Task instructions =>
Everything in the listing below from the line containing "fill_sheet()" through the line containing "obj.matrix_parent_inverse = Matrix.Identity(4)" should be repeated exactly; leave out every other line.

Provided material =>
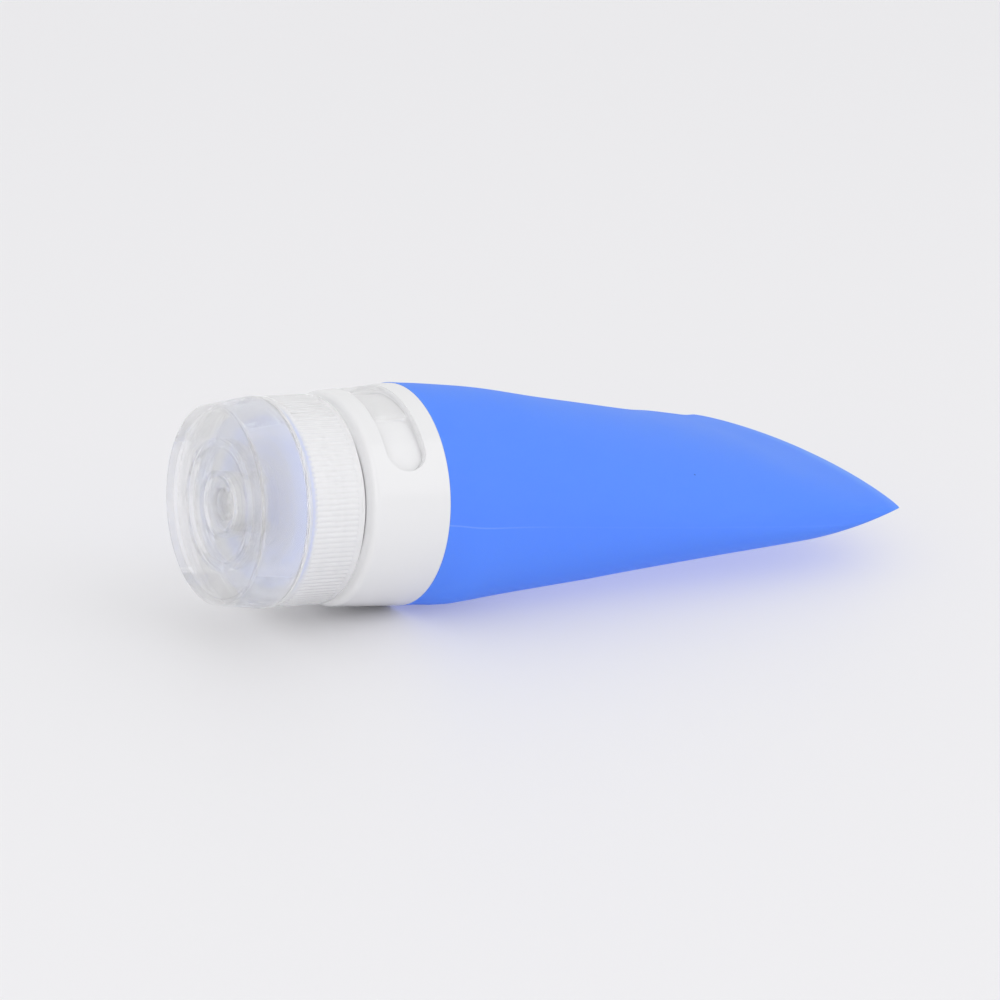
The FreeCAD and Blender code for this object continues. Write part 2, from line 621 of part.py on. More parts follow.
def tube_form(inset, end_height, length, start):
    """Closed solid of the tube's outside, or of its hollow, from the collar to the tail."""
    sections = [tube_section(share, inset, end_height, length) for share in STATIONS]
    faces = Part.makeLoft(sections, False, False).Faces
    faces.append(Part.Face(sections[0]))
    faces.append(Part.makeRuledSurface(*sections[-1].Edges))
    skin = Part.Compound(faces)
    skin.sewShape()
    solid = Part.Solid(skin.Shells[0])
    if solid.Volume < 0:
        solid.reverse()
    solid.translate(FreeCAD.Vector(0, 0, start))
    return solid


def build_tube_body():
    """Soft tube: round at the collar, flat at the tail, with a neck that folds over the hard one."""
    shoulder = -size("{collar_gap}")
    length = size("{tube_length}") - size("{collar_gap}")
    outside = tube_form(0, size("{tail_height}"), length, shoulder)
    wall = size("{tube_wall}")
    inside = tube_form(wall, size("{tail_height}") / 2, length - size("{tail_seal}") - wall, shoulder - wall)
    bore = size(MOUTH_RADIUS)
    neck_outside = size(MOUTH_OUTSIDE)
    lip_back = size(NECK_FRONT + " + {soft_gap}")
    lip_face = size(LIP_FACE)
    sunk = shoulder - wall
    neck = Part.makeCylinder(neck_outside, lip_face - sunk, FreeCAD.Vector(0, 0, sunk))
    lip = Part.makeCylinder(size(LIP_RADIUS), lip_face - lip_back, FreeCAD.Vector(0, 0, lip_back))
    mouth = Part.makeCylinder(bore, lip_face - sunk + 2 * wall, FreeCAD.Vector(0, 0, sunk - wall))
    shape = outside.cut(inside).fuse([neck, lip]).cut(mouth).removeSplitter()
    tube = doc.addObject("Part::Feature", "tube_body")
    tube.Shape = shape.Solids[0] if len(shape.Solids) == 1 else shape
    return tube


def lay_down(pieces):
    """Tilt every piece alike and put the origin under the middle of the whole bottle, on the ground."""
    for piece in pieces:
        piece.Placement = FreeCAD.Placement(FreeCAD.Vector(0, 0, 0), FreeCAD.Rotation(FreeCAD.Vector(0, 1, 0), -90))
        piece.setExpression("Placement.Rotation.Angle", link("{tilt_angle} - 90"))
    doc.recompute()
    whole = FreeCAD.BoundBox()
    for piece in pieces:
        whole.add(piece.Shape.optimalBoundingBox(False))
    row = len(SIZES) + 1
    for alias, number in (("shift_x", -whole.Center.x), ("shift_z", -whole.ZMin)):
        sizes.set(f"A{row}", alias)
        sizes.set(f"B{row}", f"{number:.6f}")
        sizes.setAlias(f"B{row}", alias)
        row += 1
    doc.recompute()
    for piece in pieces:
        piece.setExpression("Placement.Base.x", "Sizes.shift_x")
        piece.setExpression("Placement.Base.z", "Sizes.shift_z")
    doc.recompute()


def check_and_write(pieces):
    """Stop on any failed object, then write one file for each piece."""
    for item in doc.Objects:
        if "Invalid" in item.State or "Error" in item.State:
            raise ValueError(f"{item.Name} failed: {item.State}")
    for piece in pieces:
        shape = piece.Shape
        if shape.isNull() or not shape.isValid() or len(shape.Solids) != 1:
            raise ValueError(f"{piece.Label} is not one valid solid")
    os.makedirs("parts", exist_ok=True)
    for piece in pieces:
        piece.Shape.exportStep(f"parts/{piece.Label}.step")
        print(piece.Label, round(piece.Shape.Volume, 1), len(piece.Shape.Faces), "faces")


fill_sheet()
bottle = [
    build_tube_body(),
    build_threaded_neck(),
    build_label_ring(),
    build_window_collar(),
    build_window_pane(),
    build_screw_cap(),
    build_slit_valve(),
    build_valve_retainer(),
    build_flip_lid(),
]
lay_down(bottle)
check_and_write(bottle)
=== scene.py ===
import json
import math

import bmesh
import bpy
from bpy.props import FloatProperty, FloatVectorProperty, IntProperty, PointerProperty
from mathutils import Matrix, Vector


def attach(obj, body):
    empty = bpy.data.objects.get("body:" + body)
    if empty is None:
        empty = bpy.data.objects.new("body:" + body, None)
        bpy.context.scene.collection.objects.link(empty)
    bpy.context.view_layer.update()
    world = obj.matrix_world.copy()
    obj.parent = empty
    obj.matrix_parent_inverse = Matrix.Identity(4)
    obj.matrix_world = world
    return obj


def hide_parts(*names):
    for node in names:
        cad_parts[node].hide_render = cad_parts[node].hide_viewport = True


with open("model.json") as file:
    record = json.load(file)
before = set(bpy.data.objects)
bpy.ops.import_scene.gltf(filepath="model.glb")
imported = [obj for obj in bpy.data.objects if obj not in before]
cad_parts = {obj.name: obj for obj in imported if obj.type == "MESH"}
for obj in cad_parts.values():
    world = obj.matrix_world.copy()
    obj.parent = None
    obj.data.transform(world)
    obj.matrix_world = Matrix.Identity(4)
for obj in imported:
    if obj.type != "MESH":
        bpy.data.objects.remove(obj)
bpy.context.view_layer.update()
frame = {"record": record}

bl_info = {
    "name": "Silicone travel bottle",
    "version": (1, 0, 0),
    "blender": (4, 5, 0),
    "location": "View3D > Sidebar > Bottle",
    "description": "Tube, collar, screw cap, valve and flip lid of a travel bottle, with a studio stage",
    "category": "Object",
}

# The lid's front face is a stated mount. The bottle's own axis stands on it and points out through the cap.
LID_FACE = frame["record"]["mounts"][0]
AXIS_OUT = Vector(LID_FACE["axis"])
MM = 0.001
LID_FRONT = 41.85 * MM
ROUND = 256
TURN = 2 * math.pi


# Sizes and colours

class BottleSizes(bpy.types.PropertyGroup):
    """Lengths that a user may change, on the bottle's own axis"""

    collar_radius: FloatProperty(
        name="Collar radius", description="Rear rim of the window collar",
        default=0.023, unit="LENGTH")
    collar_front: FloatProperty(
        name="Collar front radius", description="Front of the window collar",
        default=0.02205, unit="LENGTH")
    collar_length: FloatProperty(
        name="Collar length", description="Window collar, front to rear",
        default=0.0171, unit="LENGTH")
    window_rear: FloatProperty(
        name="Window start", description="Collar's rear rim to the window",
        default=0.0041, unit="LENGTH")
    window_width: FloatProperty(
        name="Window width", description="Window, along the axis",
        default=0.0088, unit="LENGTH")
    window_angle: FloatProperty(
        name="Window angle", description="Window, around the collar",
        default=math.radians(122), subtype="ANGLE")
    skirt_radius: FloatProperty(
        name="Cap radius", description="Outside of the screw cap",
        default=0.0214, unit="LENGTH")
    rib_depth: FloatProperty(
        name="Rib depth", description="Grooves between the grip ribs",
        default=0.0002, unit="LENGTH")
    rib_count: IntProperty(
        name="Ribs", description="Grooves between the grip ribs, around the cap",
        default=108)
    thread_pitch: FloatProperty(
        name="Thread pitch", description="Rise of the thread in one turn",
        default=0.004, unit="LENGTH")
    lid_rear: FloatProperty(
        name="Lid rear radius", description="Rear rim of the flip lid",
        default=0.02155, unit="LENGTH")
    lid_front: FloatProperty(
        name="Lid front radius", description="Front plate of the flip lid",
        default=0.0203, unit="LENGTH")
    hinge_offset: FloatProperty(
        name="Hinge offset", description="Bottle's axis to the hinge pin",
        default=0.0222, unit="LENGTH")
    tube_length: FloatProperty(
        name="Tube length", description="Tube behind the collar",
        default=0.106, unit="LENGTH")
    tube_wall: FloatProperty(
        name="Tube wall", description="Wall of the silicone",
        default=0.0018, unit="LENGTH")
    tail_half_width: FloatProperty(
        name="Tail half width", description="Half the width of the flat tail",
        default=0.0389, unit="LENGTH")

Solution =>
fill_sheet()
bottle = [
    build_tube_body(),
    build_threaded_neck(),
    build_label_ring(),
    build_window_collar(),
    build_window_pane(),
    build_screw_cap(),
    build_slit_valve(),
    build_valve_retainer(),
    build_flip_lid(),
]
lay_down(bottle)
check_and_write(bottle)
=== scene.py ===
import json
import math

import bmesh
import bpy
from bpy.props import FloatProperty, FloatVectorProperty, IntProperty, PointerProperty
from mathutils import Matrix, Vector


def attach(obj, body):
    empty = bpy.data.objects.get("body:" + body)
    if empty is None:
        empty = bpy.data.objects.new("body:" + body, None)
        bpy.context.scene.collection.objects.link(empty)
    bpy.context.view_layer.update()
    world = obj.matrix_world.copy()
    obj.parent = empty
    obj.matrix_parent_inverse = Matrix.Identity(4)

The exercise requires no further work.